[Brief] Repeat the listing in full, preserving every character.

--*--

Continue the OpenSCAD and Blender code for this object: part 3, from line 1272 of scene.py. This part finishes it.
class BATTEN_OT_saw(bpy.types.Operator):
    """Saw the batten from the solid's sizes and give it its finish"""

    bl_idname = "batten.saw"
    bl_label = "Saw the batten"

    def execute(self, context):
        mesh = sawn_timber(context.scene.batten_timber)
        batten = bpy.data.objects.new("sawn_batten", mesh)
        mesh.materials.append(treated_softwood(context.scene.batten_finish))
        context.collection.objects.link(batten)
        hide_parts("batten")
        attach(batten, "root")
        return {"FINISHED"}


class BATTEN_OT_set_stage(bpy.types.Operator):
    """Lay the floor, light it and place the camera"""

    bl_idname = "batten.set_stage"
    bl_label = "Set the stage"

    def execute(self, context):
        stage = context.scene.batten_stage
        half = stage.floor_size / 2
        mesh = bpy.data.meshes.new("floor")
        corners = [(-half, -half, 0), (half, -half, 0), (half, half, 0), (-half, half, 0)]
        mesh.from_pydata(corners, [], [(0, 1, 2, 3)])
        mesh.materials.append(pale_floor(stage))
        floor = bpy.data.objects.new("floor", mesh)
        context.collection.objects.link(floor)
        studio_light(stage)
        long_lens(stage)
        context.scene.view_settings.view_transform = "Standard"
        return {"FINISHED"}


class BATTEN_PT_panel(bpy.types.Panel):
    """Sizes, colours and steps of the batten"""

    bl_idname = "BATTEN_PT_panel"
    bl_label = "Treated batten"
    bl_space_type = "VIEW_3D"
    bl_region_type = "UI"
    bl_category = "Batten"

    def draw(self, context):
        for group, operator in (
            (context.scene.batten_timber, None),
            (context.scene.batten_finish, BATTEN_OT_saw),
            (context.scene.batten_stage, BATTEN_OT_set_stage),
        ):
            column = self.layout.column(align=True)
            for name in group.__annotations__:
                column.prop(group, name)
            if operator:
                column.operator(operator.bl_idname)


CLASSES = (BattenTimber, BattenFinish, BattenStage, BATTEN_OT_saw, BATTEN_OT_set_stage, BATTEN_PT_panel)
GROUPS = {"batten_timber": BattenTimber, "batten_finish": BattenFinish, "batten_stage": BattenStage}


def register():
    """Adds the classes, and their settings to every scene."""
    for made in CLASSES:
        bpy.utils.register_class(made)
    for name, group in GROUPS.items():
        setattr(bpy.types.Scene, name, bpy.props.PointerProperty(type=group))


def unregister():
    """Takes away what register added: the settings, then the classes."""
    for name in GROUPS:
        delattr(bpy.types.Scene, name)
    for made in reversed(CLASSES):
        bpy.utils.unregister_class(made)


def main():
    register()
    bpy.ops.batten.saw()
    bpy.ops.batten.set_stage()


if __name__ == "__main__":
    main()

--*--

[Task result]
Continue the OpenSCAD and Blender code for this object: part 3, from line 1272 of scene.py. This part finishes it.
class BATTEN_OT_saw(bpy.types.Operator):
    """Saw the batten from the solid's sizes and give it its finish"""

    bl_idname = "batten.saw"
    bl_label = "Saw the batten"

    def execute(self, context):
        mesh = sawn_timber(context.scene.batten_timber)
        batten = bpy.data.objects.new("sawn_batten", mesh)
        mesh.materials.append(treated_softwood(context.scene.batten_finish))
        context.collection.objects.link(batten)
        hide_parts("batten")
        attach(batten, "root")
        return {"FINISHED"}


class BATTEN_OT_set_stage(bpy.types.Operator):
    """Lay the floor, light it and place the camera"""

    bl_idname = "batten.set_stage"
    bl_label = "Set the stage"

    def execute(self, context):
        stage = context.scene.batten_stage
        half = stage.floor_size / 2
        mesh = bpy.data.meshes.new("floor")
        corners = [(-half, -half, 0), (half, -half, 0), (half, half, 0), (-half, half, 0)]
        mesh.from_pydata(corners, [], [(0, 1, 2, 3)])
        mesh.materials.append(pale_floor(stage))
        floor = bpy.data.objects.new("floor", mesh)
        context.collection.objects.link(floor)
        studio_light(stage)
        long_lens(stage)
        context.scene.view_settings.view_transform = "Standard"
        return {"FINISHED"}


class BATTEN_PT_panel(bpy.types.Panel):
    """Sizes, colours and steps of the batten"""

    bl_idname = "BATTEN_PT_panel"
    bl_label = "Treated batten"
    bl_space_type = "VIEW_3D"
    bl_region_type = "UI"
    bl_category = "Batten"

    def draw(self, context):
        for group, operator in (
            (context.scene.batten_timber, None),
            (context.scene.batten_finish, BATTEN_OT_saw),
            (context.scene.batten_stage, BATTEN_OT_set_stage),
        ):
            column = self.layout.column(align=True)
            for name in group.__annotations__:
                column.prop(group, name)
            if operator:
                column.operator(operator.bl_idname)


CLASSES = (BattenTimber, BattenFinish, BattenStage, BATTEN_OT_saw, BATTEN_OT_set_stage, BATTEN_PT_panel)
GROUPS = {"batten_timber": BattenTimber, "batten_finish": BattenFinish, "batten_stage": BattenStage}


def register():
    """Adds the classes, and their settings to every scene."""
    for made in CLASSES:
        bpy.utils.register_class(made)
    for name, group in GROUPS.items():
        setattr(bpy.types.Scene, name, bpy.props.PointerProperty(type=group))


def unregister():
    """Takes away what register added: the settings, then the classes."""
    for name in GROUPS:
        delattr(bpy.types.Scene, name)
    for made in reversed(CLASSES):
        bpy.utils.unregister_class(made)


def main():
    register()
    bpy.ops.batten.saw()
    bpy.ops.batten.set_stage()


if __name__ == "__main__":
    main()